**What is needed:**
Below are several records. Retype exactly those lines running from the one with "bpy.context.scene.collection.children.link(collection)" through the one with "return low, high", end lines included, and no others.

________________________________________

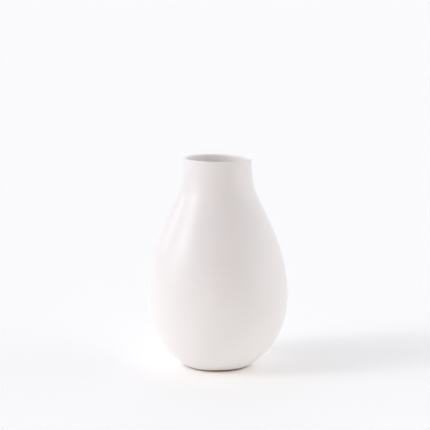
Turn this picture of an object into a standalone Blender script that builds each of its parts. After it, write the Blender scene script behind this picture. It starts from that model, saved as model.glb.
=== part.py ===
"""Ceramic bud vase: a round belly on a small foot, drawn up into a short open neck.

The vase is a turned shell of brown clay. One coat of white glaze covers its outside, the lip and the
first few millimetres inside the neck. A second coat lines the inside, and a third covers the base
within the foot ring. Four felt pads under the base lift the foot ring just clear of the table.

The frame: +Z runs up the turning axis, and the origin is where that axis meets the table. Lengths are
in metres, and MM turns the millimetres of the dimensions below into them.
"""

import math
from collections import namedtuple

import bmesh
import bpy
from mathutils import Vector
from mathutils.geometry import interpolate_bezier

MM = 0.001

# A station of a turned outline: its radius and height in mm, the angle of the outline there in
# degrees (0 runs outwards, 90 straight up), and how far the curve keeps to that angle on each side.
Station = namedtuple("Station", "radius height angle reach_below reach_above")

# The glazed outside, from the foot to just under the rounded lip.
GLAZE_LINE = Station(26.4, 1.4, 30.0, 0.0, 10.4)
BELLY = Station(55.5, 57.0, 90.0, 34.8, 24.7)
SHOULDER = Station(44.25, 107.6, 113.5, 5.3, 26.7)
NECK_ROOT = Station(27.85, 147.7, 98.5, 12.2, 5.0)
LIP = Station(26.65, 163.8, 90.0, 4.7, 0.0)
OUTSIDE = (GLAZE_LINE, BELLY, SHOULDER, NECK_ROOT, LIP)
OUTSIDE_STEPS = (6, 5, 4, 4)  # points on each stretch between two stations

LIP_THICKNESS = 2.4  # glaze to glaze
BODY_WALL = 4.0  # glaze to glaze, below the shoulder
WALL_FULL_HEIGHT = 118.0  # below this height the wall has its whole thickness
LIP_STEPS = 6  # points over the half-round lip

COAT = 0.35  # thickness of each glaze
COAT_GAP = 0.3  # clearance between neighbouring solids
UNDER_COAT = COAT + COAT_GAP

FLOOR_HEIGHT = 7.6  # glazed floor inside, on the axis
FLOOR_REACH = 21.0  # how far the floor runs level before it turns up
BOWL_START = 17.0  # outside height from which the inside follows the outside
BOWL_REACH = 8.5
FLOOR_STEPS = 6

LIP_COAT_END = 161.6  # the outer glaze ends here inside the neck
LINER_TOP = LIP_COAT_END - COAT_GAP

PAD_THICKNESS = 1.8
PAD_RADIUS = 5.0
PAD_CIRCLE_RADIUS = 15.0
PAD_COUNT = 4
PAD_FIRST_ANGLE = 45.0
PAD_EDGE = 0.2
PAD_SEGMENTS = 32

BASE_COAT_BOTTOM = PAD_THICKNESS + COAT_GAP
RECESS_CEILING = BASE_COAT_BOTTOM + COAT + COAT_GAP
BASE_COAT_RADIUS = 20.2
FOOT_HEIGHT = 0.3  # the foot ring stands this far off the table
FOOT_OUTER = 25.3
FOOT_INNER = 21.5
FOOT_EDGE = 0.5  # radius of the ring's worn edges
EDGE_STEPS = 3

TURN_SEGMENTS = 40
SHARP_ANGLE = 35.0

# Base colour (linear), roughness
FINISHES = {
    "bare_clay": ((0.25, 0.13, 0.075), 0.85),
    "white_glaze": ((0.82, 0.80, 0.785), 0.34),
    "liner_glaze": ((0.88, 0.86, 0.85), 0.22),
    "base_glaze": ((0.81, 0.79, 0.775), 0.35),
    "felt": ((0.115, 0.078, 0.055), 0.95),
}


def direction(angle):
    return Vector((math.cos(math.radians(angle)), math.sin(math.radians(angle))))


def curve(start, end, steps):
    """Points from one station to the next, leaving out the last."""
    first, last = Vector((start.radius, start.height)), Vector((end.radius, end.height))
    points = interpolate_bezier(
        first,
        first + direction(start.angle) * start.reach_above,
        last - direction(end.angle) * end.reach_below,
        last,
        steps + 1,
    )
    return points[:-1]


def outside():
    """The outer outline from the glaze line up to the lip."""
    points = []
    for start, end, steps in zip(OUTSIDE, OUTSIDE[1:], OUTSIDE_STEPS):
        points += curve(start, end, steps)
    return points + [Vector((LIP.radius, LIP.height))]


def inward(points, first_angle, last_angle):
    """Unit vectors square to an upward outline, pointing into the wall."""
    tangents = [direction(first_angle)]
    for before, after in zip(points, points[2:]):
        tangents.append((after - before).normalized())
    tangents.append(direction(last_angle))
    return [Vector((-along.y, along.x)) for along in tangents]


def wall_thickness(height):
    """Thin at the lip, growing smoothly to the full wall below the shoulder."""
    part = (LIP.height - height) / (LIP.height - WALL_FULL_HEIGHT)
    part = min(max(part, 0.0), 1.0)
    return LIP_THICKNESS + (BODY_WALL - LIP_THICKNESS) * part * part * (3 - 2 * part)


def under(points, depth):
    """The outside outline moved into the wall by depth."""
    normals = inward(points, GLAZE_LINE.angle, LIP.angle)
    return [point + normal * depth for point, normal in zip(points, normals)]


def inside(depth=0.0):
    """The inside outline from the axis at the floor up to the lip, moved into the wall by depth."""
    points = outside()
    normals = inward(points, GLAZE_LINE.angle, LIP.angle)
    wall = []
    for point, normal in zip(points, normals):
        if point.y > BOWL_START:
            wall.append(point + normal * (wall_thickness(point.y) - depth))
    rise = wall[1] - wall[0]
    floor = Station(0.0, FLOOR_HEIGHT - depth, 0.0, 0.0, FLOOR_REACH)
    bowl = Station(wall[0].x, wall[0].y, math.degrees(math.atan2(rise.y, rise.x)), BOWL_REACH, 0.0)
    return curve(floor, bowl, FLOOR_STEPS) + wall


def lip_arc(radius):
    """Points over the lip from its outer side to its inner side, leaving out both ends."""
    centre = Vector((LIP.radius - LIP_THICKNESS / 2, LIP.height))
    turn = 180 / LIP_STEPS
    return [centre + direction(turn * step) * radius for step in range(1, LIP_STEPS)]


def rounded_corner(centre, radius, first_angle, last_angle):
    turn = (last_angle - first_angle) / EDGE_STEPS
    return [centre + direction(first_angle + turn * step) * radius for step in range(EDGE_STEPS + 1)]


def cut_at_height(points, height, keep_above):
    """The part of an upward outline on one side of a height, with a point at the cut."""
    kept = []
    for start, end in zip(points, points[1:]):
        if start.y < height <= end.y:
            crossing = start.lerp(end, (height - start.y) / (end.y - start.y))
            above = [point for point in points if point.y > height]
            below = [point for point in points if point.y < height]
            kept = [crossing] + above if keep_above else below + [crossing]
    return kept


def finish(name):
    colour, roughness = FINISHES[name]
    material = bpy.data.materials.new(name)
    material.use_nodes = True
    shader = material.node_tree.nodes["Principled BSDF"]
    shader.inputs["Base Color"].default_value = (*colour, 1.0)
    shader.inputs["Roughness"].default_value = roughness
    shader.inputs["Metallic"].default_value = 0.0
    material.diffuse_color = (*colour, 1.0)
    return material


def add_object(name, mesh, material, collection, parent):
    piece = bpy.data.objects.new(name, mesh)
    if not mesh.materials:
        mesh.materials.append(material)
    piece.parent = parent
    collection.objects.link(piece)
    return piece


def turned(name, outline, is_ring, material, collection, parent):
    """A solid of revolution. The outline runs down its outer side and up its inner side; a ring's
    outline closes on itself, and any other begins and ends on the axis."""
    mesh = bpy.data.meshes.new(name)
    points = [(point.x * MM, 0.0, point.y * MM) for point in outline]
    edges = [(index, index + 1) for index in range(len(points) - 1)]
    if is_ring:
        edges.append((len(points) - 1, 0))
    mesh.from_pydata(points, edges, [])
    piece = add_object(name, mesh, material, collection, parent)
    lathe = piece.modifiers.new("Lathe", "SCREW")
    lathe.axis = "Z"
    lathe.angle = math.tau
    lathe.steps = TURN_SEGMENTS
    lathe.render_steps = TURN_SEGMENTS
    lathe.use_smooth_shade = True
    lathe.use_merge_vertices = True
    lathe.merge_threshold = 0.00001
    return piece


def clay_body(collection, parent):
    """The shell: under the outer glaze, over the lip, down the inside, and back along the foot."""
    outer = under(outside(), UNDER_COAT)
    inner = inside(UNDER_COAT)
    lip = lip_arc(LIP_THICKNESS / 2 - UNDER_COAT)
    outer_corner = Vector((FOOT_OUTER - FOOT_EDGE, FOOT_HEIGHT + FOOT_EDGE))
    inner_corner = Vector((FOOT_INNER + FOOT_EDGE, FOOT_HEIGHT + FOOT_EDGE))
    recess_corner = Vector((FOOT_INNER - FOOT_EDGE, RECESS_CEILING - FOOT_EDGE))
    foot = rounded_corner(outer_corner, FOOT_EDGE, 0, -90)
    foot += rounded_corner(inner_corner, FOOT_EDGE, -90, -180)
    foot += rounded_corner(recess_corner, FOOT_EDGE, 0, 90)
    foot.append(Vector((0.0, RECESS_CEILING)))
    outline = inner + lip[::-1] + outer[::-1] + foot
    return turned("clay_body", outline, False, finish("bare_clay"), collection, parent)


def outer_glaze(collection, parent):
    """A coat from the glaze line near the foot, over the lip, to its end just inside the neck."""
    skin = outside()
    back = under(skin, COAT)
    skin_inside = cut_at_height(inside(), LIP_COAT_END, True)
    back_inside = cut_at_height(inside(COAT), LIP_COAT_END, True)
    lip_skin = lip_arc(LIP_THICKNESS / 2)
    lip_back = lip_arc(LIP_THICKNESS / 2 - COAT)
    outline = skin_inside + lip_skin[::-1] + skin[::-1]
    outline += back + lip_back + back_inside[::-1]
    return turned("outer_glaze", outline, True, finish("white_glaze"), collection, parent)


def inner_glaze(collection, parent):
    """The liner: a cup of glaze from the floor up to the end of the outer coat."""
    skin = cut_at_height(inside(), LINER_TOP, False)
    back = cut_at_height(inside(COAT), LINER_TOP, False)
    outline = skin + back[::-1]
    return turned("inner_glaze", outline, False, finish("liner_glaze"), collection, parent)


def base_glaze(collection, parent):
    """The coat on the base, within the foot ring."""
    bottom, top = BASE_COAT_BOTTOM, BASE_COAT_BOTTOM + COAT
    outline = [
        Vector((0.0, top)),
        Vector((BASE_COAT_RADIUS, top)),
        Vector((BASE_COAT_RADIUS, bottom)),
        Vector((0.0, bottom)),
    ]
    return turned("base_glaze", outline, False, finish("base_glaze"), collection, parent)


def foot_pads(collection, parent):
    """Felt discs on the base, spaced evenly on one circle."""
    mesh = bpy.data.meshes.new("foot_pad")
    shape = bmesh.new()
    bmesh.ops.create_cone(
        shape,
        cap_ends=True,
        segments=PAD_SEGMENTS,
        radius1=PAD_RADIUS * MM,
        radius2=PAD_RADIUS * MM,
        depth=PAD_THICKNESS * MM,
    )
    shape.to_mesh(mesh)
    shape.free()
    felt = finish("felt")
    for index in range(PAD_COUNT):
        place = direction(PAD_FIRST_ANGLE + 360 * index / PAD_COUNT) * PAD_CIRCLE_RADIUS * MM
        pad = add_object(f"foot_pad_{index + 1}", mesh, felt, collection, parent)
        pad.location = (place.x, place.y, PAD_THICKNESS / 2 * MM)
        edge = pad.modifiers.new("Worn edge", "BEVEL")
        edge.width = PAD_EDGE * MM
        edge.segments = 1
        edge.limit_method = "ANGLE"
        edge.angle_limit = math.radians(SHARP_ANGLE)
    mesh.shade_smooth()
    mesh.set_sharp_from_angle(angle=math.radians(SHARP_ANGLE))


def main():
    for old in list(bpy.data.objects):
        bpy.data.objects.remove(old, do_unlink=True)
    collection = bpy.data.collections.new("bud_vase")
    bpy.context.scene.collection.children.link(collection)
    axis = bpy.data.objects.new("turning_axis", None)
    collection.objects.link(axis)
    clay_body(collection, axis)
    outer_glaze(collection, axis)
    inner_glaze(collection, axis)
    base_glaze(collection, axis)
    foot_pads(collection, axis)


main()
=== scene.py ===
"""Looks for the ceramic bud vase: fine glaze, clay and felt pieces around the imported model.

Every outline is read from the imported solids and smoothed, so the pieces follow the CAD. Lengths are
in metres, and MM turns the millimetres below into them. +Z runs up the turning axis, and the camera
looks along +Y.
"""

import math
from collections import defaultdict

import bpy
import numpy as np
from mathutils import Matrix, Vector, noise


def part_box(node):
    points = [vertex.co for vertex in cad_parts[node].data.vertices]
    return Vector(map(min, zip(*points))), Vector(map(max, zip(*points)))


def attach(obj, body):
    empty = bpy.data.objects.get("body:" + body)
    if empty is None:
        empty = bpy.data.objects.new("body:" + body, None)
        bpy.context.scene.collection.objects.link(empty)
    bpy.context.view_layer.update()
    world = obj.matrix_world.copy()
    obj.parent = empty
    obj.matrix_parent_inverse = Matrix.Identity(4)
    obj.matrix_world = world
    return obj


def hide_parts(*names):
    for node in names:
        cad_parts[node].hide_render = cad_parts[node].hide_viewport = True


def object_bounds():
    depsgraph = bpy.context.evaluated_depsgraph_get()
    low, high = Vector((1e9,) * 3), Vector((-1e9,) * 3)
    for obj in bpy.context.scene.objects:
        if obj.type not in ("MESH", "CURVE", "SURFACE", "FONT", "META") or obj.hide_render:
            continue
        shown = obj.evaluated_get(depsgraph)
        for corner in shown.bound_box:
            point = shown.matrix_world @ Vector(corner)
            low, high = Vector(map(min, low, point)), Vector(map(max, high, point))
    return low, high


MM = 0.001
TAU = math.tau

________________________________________

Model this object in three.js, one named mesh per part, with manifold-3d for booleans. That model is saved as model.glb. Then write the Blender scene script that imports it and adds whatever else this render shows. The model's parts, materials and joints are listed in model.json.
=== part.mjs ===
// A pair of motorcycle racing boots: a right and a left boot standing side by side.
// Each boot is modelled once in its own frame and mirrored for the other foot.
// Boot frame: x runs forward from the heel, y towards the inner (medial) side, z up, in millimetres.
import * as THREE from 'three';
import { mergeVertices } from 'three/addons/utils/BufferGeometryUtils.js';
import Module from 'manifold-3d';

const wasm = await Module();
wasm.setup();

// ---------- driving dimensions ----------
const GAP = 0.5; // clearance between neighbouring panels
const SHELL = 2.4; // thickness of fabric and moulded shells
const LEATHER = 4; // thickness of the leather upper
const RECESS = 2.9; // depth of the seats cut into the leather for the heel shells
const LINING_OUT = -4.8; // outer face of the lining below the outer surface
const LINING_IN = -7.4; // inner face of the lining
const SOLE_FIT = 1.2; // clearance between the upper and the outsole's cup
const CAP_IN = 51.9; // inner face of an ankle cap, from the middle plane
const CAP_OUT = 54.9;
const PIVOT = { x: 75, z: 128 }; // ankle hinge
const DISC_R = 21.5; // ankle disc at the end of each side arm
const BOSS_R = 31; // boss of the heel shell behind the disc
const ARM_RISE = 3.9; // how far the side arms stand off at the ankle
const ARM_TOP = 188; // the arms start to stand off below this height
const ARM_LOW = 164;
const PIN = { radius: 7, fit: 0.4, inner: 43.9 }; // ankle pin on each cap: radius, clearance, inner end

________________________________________

**Task solution:**
    bpy.context.scene.collection.children.link(collection)
    axis = bpy.data.objects.new("turning_axis", None)
    collection.objects.link(axis)
    clay_body(collection, axis)
    outer_glaze(collection, axis)
    inner_glaze(collection, axis)
    base_glaze(collection, axis)
    foot_pads(collection, axis)


main()
=== scene.py ===
"""Looks for the ceramic bud vase: fine glaze, clay and felt pieces around the imported model.

Every outline is read from the imported solids and smoothed, so the pieces follow the CAD. Lengths are
in metres, and MM turns the millimetres below into them. +Z runs up the turning axis, and the camera
looks along +Y.
"""

import math
from collections import defaultdict

import bpy
import numpy as np
from mathutils import Matrix, Vector, noise


def part_box(node):
    points = [vertex.co for vertex in cad_parts[node].data.vertices]
    return Vector(map(min, zip(*points))), Vector(map(max, zip(*points)))


def attach(obj, body):
    empty = bpy.data.objects.get("body:" + body)
    if empty is None:
        empty = bpy.data.objects.new("body:" + body, None)
        bpy.context.scene.collection.objects.link(empty)
    bpy.context.view_layer.update()
    world = obj.matrix_world.copy()
    obj.parent = empty
    obj.matrix_parent_inverse = Matrix.Identity(4)
    obj.matrix_world = world
    return obj


def hide_parts(*names):
    for node in names:
        cad_parts[node].hide_render = cad_parts[node].hide_viewport = True


def object_bounds():
    depsgraph = bpy.context.evaluated_depsgraph_get()
    low, high = Vector((1e9,) * 3), Vector((-1e9,) * 3)
    for obj in bpy.context.scene.objects:
        if obj.type not in ("MESH", "CURVE", "SURFACE", "FONT", "META") or obj.hide_render:
            continue
        shown = obj.evaluated_get(depsgraph)
        for corner in shown.bound_box:
            point = shown.matrix_world @ Vector(corner)
            low, high = Vector(map(min, low, point)), Vector(map(max, high, point))
    return low, high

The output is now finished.